Opportunities to get Stephen and Jeremy out of the building were missed and they both became overwhelmed by the heat and collapsed. Jeremy, close to death, was rescued near to a decommissioned fire door at 8.35pm but it was too late for Stephen who was brought out of the same door six minutes later and died of his injuries.

Susan Veevers, Stephen’s mother, said: ‘Stephen was much loved and is greatly missed by all his family. We want the true lessons of Stephen’s death to be learned by the fire and rescue service here in Manchester and elsewhere.’ The FBU has undertaken a comprehensive review of the processes that should have prevented Stephen’s death.

Les Skarratts, FBU regional secretary in the North West, said: ‘Stephen was a dedicated, conscientious and skilled firefighter. His premature death is a devastating reminder of the real dangers firefighters face. There have been too many firefighter fatalities, 14 in all, from 2004 to 2013, more than double the previous decade.

‘We have conducted a thorough review of what went wrong in the run-up to Stephen’s death and we welcome that the fire service has committed to working with the FBU to ensure that this does not happen again.

‘We remain however, deeply concerned that fire and rescue authorities and the government have not yet fully implemented recommendations from previous firefighter fatalities.

‘A culture change is required at the highest levels of national and local government to ensure that our concerns are addressed.
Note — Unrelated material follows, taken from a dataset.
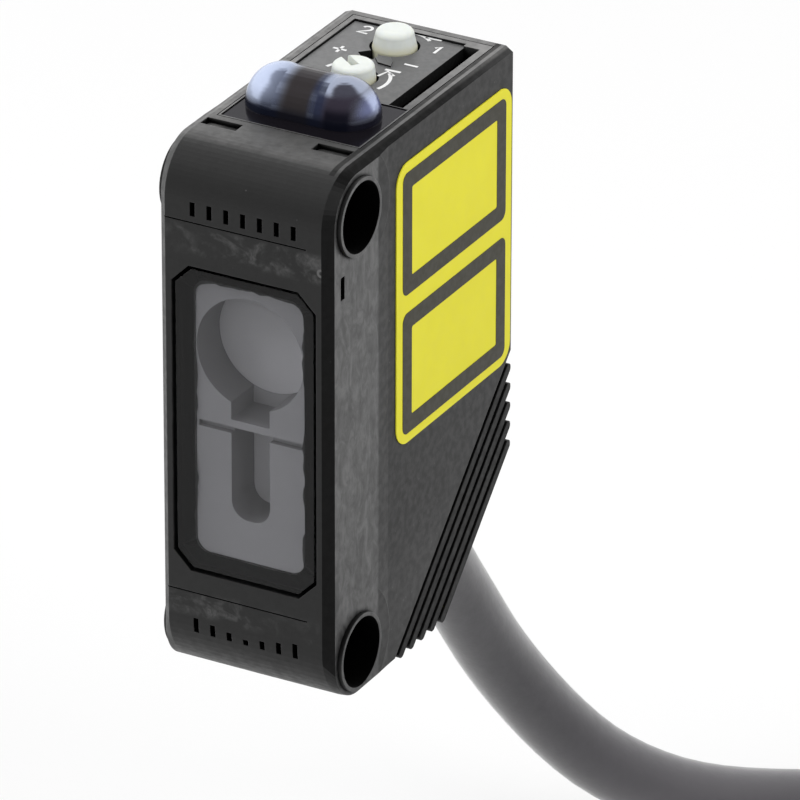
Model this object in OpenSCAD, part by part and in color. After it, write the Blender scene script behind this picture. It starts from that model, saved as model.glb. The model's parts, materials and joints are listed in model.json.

In particular, sufficient resources have to be made available to allow firefighters to put into practice the required safety control measures at every incident.

‘The FBU is committed to working through the Health and Safety committees, both in Manchester and across the UK, to ensure the training, procedural and operational lessons arising from this incident are learned and not forgotten.

‘The courage and bravery of the firefighters involved in the rescue attempt is honoured by the FBU, particularly Michael Lord, Nathan Rowlands, Anthony Garrott and Graham Burbidge and we will recommend they be considered for bravery awards.’